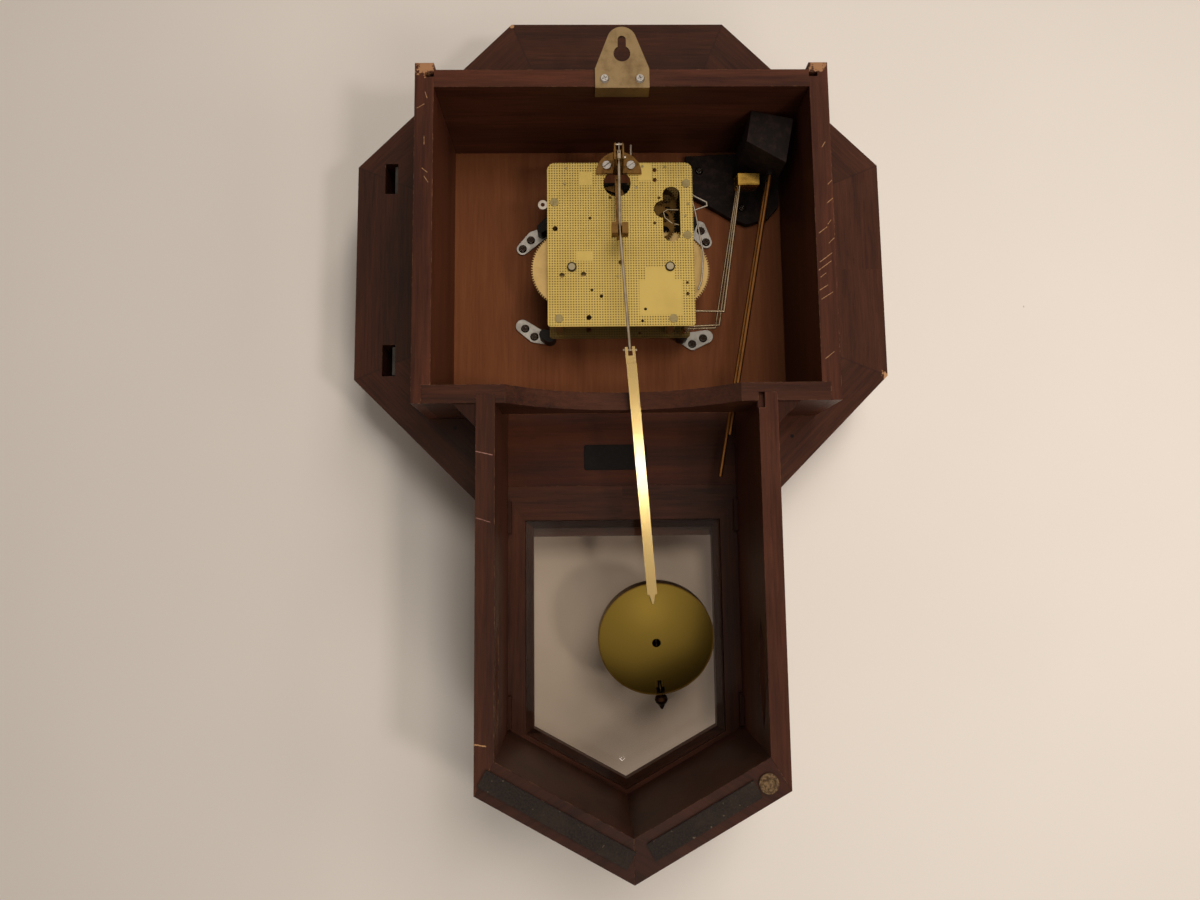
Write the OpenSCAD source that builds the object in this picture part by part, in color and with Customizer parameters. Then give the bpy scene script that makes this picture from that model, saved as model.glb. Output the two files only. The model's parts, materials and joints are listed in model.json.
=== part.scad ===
// Wall regulator clock: octagon head, pentagonal drop with a window, two-spring striking movement.
// Frame: X across (viewed from the front, +X is the viewer's right), Y depth (front is -Y), Z up.
// The origin is the centre of the hanger's keyhole, on the plane of the wall.

/* [Case box] */
// Outer width of the box
box_w = 241; // [225:1:250]
// Height of the box, from the lower face of its bottom board to the upper face of its top rail
box_h = 196.5; // [190:0.5:205]
// Depth of the box boards, from the wall side to the dial board
box_d = 82.6; // [78:0.1:92]
// Thickness of the two side boards
side_t = 11; // [9:0.5:13]
// Thickness of the top rail
rail_t = 10.5; // [8:0.5:12]
// Thickness of the bottom board
bottom_t = 10.5; // [8:0.5:12]
// Height of the side boards' ears above the top rail
ear_h = 4.3; // [2:0.1:8]
// Depth of the grooves that house one board in another
housing = 5; // [3:0.5:6]
// Depth of the arc cut in the bottom board for the pendulum
arc_sag = 28.9; // [20:0.1:32]
// Half of the arc's chord at the wall side of the bottom board
arc_half = 66; // [60:0.5:70]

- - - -

● WHAT IS BEING ASKED: Repeat the preceding lines exactly, please, every one of them.

● CORRECT RESULT:
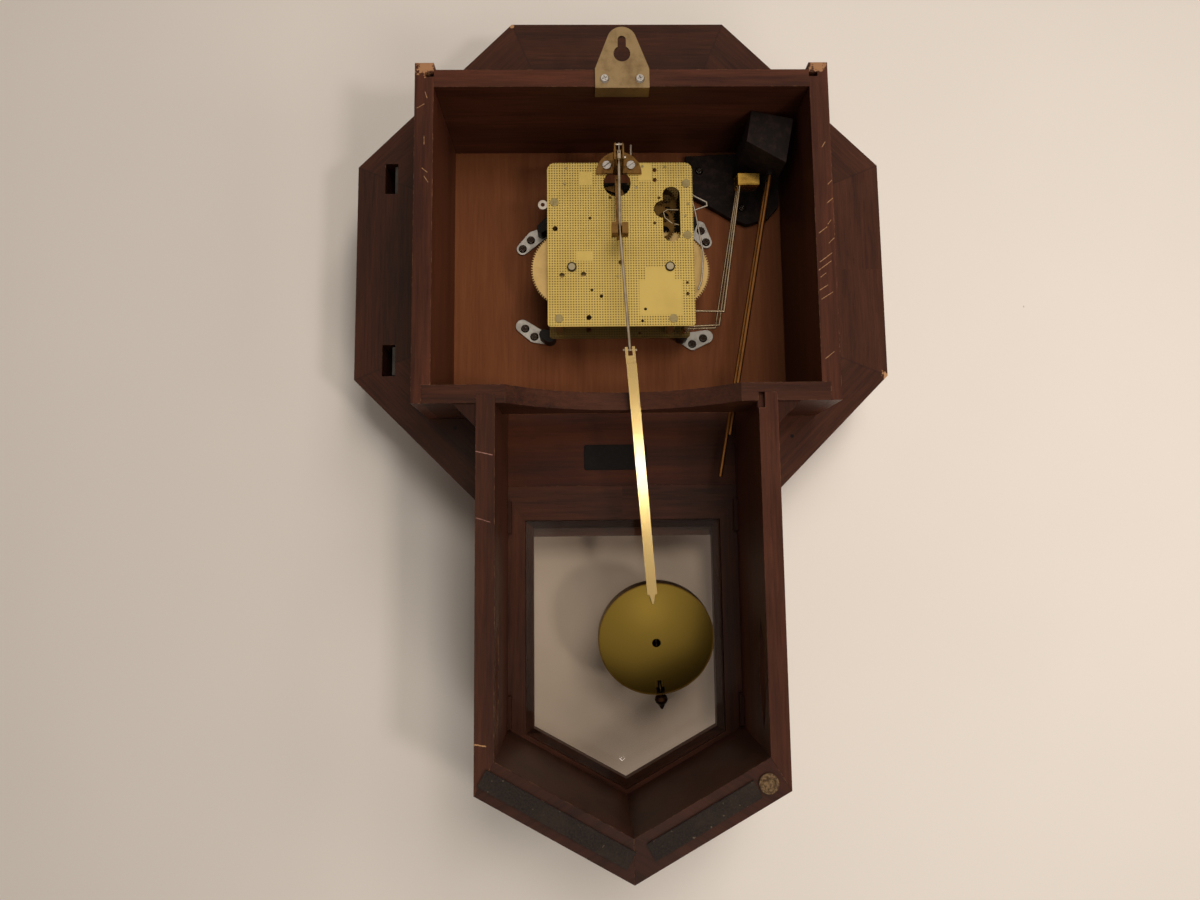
Write the OpenSCAD source that builds the object in this picture part by part, in color and with Customizer parameters. Then give the bpy scene script that makes this picture from that model, saved as model.glb. Output the two files only. The model's parts, materials and joints are listed in model.json.
=== part.scad ===
// Wall regulator clock: octagon head, pentagonal drop with a window, two-spring striking movement.
// Frame: X across (viewed from the front, +X is the viewer's right), Y depth (front is -Y), Z up.
// The origin is the centre of the hanger's keyhole, on the plane of the wall.

/* [Case box] */
// Outer width of the box
box_w = 241; // [225:1:250]
// Height of the box, from the lower face of its bottom board to the upper face of its top rail
box_h = 196.5; // [190:0.5:205]
// Depth of the box boards, from the wall side to the dial board
box_d = 82.6; // [78:0.1:92]
// Thickness of the two side boards
side_t = 11; // [9:0.5:13]
// Thickness of the top rail
rail_t = 10.5; // [8:0.5:12]
// Thickness of the bottom board
bottom_t = 10.5; // [8:0.5:12]
// Height of the side boards' ears above the top rail
ear_h = 4.3; // [2:0.1:8]
// Depth of the grooves that house one board in another
housing = 5; // [3:0.5:6]
// Depth of the arc cut in the bottom board for the pendulum
arc_sag = 28.9; // [20:0.1:32]
// Half of the arc's chord at the wall side of the bottom board
arc_half = 66; // [60:0.5:70]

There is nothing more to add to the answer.